Problem to work on
Each entry below is to be duplicated verbatim.

Records with modeling code
════════════════════

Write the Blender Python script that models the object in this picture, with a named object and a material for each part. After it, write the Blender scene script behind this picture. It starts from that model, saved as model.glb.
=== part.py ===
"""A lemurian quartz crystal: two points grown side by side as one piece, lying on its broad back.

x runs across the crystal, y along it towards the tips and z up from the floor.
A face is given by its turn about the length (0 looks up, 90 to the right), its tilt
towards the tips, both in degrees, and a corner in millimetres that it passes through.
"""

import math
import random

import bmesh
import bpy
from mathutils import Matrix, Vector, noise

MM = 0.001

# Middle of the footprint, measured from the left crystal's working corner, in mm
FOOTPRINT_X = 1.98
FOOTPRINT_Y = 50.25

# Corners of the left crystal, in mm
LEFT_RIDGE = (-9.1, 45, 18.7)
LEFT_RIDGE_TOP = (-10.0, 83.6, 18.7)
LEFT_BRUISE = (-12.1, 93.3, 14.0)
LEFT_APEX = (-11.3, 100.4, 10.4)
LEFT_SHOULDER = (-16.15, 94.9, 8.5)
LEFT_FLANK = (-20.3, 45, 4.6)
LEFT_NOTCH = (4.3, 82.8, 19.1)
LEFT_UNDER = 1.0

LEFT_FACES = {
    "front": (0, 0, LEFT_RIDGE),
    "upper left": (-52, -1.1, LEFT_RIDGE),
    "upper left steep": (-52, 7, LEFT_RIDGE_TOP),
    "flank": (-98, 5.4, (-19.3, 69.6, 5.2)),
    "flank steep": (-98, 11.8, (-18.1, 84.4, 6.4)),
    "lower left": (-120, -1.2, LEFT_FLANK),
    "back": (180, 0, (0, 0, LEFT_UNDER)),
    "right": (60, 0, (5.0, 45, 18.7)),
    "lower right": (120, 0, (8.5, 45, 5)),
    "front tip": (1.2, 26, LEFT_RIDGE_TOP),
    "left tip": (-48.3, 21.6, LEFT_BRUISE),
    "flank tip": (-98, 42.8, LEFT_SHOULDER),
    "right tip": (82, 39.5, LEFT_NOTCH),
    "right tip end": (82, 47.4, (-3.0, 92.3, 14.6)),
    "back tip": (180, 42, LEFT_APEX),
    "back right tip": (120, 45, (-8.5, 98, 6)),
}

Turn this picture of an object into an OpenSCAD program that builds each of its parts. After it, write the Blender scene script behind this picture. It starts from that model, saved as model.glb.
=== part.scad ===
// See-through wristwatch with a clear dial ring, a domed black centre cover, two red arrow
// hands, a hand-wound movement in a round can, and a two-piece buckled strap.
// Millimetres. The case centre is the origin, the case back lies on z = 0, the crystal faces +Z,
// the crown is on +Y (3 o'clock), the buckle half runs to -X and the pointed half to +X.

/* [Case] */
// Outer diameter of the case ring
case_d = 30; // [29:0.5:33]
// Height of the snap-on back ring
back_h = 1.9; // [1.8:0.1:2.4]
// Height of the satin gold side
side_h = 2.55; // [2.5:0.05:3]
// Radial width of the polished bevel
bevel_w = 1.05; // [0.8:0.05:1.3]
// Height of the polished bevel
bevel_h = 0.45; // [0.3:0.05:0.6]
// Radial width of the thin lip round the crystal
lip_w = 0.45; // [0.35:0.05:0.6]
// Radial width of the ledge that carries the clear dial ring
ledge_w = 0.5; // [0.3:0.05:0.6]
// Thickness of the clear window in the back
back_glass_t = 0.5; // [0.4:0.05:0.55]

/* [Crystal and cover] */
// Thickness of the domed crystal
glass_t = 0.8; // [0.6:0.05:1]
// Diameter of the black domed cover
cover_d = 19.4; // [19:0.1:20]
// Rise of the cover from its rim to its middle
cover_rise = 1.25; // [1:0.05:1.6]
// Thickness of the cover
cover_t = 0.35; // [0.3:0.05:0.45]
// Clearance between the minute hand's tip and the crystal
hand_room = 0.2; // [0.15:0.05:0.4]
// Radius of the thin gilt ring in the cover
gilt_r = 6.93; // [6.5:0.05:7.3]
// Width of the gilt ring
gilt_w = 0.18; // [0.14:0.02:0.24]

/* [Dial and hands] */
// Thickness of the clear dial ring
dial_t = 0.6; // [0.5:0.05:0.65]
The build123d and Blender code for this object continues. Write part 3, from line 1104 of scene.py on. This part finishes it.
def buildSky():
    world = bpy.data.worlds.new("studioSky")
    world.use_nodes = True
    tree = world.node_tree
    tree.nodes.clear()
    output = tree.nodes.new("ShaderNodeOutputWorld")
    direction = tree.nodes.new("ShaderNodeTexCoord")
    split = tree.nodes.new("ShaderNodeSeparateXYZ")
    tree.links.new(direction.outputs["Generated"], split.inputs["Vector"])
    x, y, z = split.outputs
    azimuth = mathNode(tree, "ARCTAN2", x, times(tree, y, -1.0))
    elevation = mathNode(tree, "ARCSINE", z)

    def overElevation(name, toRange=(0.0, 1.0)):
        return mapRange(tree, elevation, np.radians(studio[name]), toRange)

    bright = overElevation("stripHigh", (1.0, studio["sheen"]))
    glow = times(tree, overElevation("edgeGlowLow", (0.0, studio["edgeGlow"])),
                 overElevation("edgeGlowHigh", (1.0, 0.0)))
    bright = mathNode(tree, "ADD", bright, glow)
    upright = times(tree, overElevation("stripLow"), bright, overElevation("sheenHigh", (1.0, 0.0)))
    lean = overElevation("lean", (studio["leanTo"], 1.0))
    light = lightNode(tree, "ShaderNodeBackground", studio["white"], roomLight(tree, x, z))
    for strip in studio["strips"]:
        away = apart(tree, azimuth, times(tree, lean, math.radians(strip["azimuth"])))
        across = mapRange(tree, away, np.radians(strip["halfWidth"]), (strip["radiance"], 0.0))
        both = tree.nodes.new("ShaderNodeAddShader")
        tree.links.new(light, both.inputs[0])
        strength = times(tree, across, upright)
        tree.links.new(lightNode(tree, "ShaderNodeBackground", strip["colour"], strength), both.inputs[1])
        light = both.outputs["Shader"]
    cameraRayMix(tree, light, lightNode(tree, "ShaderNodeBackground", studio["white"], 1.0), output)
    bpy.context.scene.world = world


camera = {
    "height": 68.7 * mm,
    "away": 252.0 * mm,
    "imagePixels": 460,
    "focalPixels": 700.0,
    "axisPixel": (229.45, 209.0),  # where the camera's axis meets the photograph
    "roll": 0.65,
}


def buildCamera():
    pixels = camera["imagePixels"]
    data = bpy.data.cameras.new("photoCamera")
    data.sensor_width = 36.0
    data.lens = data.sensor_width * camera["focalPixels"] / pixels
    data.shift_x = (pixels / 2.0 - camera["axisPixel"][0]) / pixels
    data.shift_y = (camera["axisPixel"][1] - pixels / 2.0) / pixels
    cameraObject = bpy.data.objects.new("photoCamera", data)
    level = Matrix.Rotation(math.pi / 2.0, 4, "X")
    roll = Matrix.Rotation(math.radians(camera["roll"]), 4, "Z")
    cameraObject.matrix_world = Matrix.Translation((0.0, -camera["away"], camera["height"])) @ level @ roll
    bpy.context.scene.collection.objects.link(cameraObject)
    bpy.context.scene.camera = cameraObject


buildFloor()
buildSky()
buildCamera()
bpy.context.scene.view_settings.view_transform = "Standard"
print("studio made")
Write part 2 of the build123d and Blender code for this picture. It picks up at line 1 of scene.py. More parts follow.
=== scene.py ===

════════════════════

Solution to the exercise
Write the Blender Python script that models the object in this picture, with a named object and a material for each part. After it, write the Blender scene script behind this picture. It starts from that model, saved as model.glb.
=== part.py ===
"""A lemurian quartz crystal: two points grown side by side as one piece, lying on its broad back.

x runs across the crystal, y along it towards the tips and z up from the floor.
A face is given by its turn about the length (0 looks up, 90 to the right), its tilt
towards the tips, both in degrees, and a corner in millimetres that it passes through.
"""

import math
import random

import bmesh
import bpy
from mathutils import Matrix, Vector, noise

MM = 0.001

# Middle of the footprint, measured from the left crystal's working corner, in mm
FOOTPRINT_X = 1.98
FOOTPRINT_Y = 50.25

# Corners of the left crystal, in mm
LEFT_RIDGE = (-9.1, 45, 18.7)
LEFT_RIDGE_TOP = (-10.0, 83.6, 18.7)
LEFT_BRUISE = (-12.1, 93.3, 14.0)
LEFT_APEX = (-11.3, 100.4, 10.4)
LEFT_SHOULDER = (-16.15, 94.9, 8.5)
LEFT_FLANK = (-20.3, 45, 4.6)
LEFT_NOTCH = (4.3, 82.8, 19.1)
LEFT_UNDER = 1.0

LEFT_FACES = {
    "front": (0, 0, LEFT_RIDGE),
    "upper left": (-52, -1.1, LEFT_RIDGE),
    "upper left steep": (-52, 7, LEFT_RIDGE_TOP),
    "flank": (-98, 5.4, (-19.3, 69.6, 5.2)),
    "flank steep": (-98, 11.8, (-18.1, 84.4, 6.4)),
    "lower left": (-120, -1.2, LEFT_FLANK),
    "back": (180, 0, (0, 0, LEFT_UNDER)),
    "right": (60, 0, (5.0, 45, 18.7)),
    "lower right": (120, 0, (8.5, 45, 5)),
    "front tip": (1.2, 26, LEFT_RIDGE_TOP),
    "left tip": (-48.3, 21.6, LEFT_BRUISE),
    "flank tip": (-98, 42.8, LEFT_SHOULDER),
    "right tip": (82, 39.5, LEFT_NOTCH),
    "right tip end": (82, 47.4, (-3.0, 92.3, 14.6)),
    "back tip": (180, 42, LEFT_APEX),
    "back right tip": (120, 45, (-8.5, 98, 6)),
}

Turn this picture of an object into an OpenSCAD program that builds each of its parts. After it, write the Blender scene script behind this picture. It starts from that model, saved as model.glb.
=== part.scad ===
// See-through wristwatch with a clear dial ring, a domed black centre cover, two red arrow
// hands, a hand-wound movement in a round can, and a two-piece buckled strap.
// Millimetres. The case centre is the origin, the case back lies on z = 0, the crystal faces +Z,
// the crown is on +Y (3 o'clock), the buckle half runs to -X and the pointed half to +X.

/* [Case] */
// Outer diameter of the case ring
case_d = 30; // [29:0.5:33]
// Height of the snap-on back ring
back_h = 1.9; // [1.8:0.1:2.4]
// Height of the satin gold side
side_h = 2.55; // [2.5:0.05:3]
// Radial width of the polished bevel
bevel_w = 1.05; // [0.8:0.05:1.3]
// Height of the polished bevel
bevel_h = 0.45; // [0.3:0.05:0.6]
// Radial width of the thin lip round the crystal
lip_w = 0.45; // [0.35:0.05:0.6]
// Radial width of the ledge that carries the clear dial ring
ledge_w = 0.5; // [0.3:0.05:0.6]
// Thickness of the clear window in the back
back_glass_t = 0.5; // [0.4:0.05:0.55]

/* [Crystal and cover] */
// Thickness of the domed crystal
glass_t = 0.8; // [0.6:0.05:1]
// Diameter of the black domed cover
cover_d = 19.4; // [19:0.1:20]
// Rise of the cover from its rim to its middle
cover_rise = 1.25; // [1:0.05:1.6]
// Thickness of the cover
cover_t = 0.35; // [0.3:0.05:0.45]
// Clearance between the minute hand's tip and the crystal
hand_room = 0.2; // [0.15:0.05:0.4]
// Radius of the thin gilt ring in the cover
gilt_r = 6.93; // [6.5:0.05:7.3]
// Width of the gilt ring
gilt_w = 0.18; // [0.14:0.02:0.24]

/* [Dial and hands] */
// Thickness of the clear dial ring
dial_t = 0.6; // [0.5:0.05:0.65]
The build123d and Blender code for this object continues. Write part 3, from line 1104 of scene.py on. This part finishes it.
def buildSky():
    world = bpy.data.worlds.new("studioSky")
    world.use_nodes = True
    tree = world.node_tree
    tree.nodes.clear()
    output = tree.nodes.new("ShaderNodeOutputWorld")
    direction = tree.nodes.new("ShaderNodeTexCoord")
    split = tree.nodes.new("ShaderNodeSeparateXYZ")
    tree.links.new(direction.outputs["Generated"], split.inputs["Vector"])
    x, y, z = split.outputs
    azimuth = mathNode(tree, "ARCTAN2", x, times(tree, y, -1.0))
    elevation = mathNode(tree, "ARCSINE", z)

    def overElevation(name, toRange=(0.0, 1.0)):
        return mapRange(tree, elevation, np.radians(studio[name]), toRange)

    bright = overElevation("stripHigh", (1.0, studio["sheen"]))
    glow = times(tree, overElevation("edgeGlowLow", (0.0, studio["edgeGlow"])),
                 overElevation("edgeGlowHigh", (1.0, 0.0)))
    bright = mathNode(tree, "ADD", bright, glow)
    upright = times(tree, overElevation("stripLow"), bright, overElevation("sheenHigh", (1.0, 0.0)))
    lean = overElevation("lean", (studio["leanTo"], 1.0))
    light = lightNode(tree, "ShaderNodeBackground", studio["white"], roomLight(tree, x, z))
    for strip in studio["strips"]:
        away = apart(tree, azimuth, times(tree, lean, math.radians(strip["azimuth"])))
        across = mapRange(tree, away, np.radians(strip["halfWidth"]), (strip["radiance"], 0.0))
        both = tree.nodes.new("ShaderNodeAddShader")
        tree.links.new(light, both.inputs[0])
        strength = times(tree, across, upright)
        tree.links.new(lightNode(tree, "ShaderNodeBackground", strip["colour"], strength), both.inputs[1])
        light = both.outputs["Shader"]
    cameraRayMix(tree, light, lightNode(tree, "ShaderNodeBackground", studio["white"], 1.0), output)
    bpy.context.scene.world = world


camera = {
    "height": 68.7 * mm,
    "away": 252.0 * mm,
    "imagePixels": 460,
    "focalPixels": 700.0,
    "axisPixel": (229.45, 209.0),  # where the camera's axis meets the photograph
    "roll": 0.65,
}


def buildCamera():
    pixels = camera["imagePixels"]
    data = bpy.data.cameras.new("photoCamera")
    data.sensor_width = 36.0
    data.lens = data.sensor_width * camera["focalPixels"] / pixels
    data.shift_x = (pixels / 2.0 - camera["axisPixel"][0]) / pixels
    data.shift_y = (camera["axisPixel"][1] - pixels / 2.0) / pixels
    cameraObject = bpy.data.objects.new("photoCamera", data)
    level = Matrix.Rotation(math.pi / 2.0, 4, "X")
    roll = Matrix.Rotation(math.radians(camera["roll"]), 4, "Z")
    cameraObject.matrix_world = Matrix.Translation((0.0, -camera["away"], camera["height"])) @ level @ roll
    bpy.context.scene.collection.objects.link(cameraObject)
    bpy.context.scene.camera = cameraObject


buildFloor()
buildSky()
buildCamera()
bpy.context.scene.view_settings.view_transform = "Standard"
print("studio made")
Write part 2 of the build123d and Blender code for this picture. It picks up at line 1 of scene.py. More parts follow.
=== scene.py ===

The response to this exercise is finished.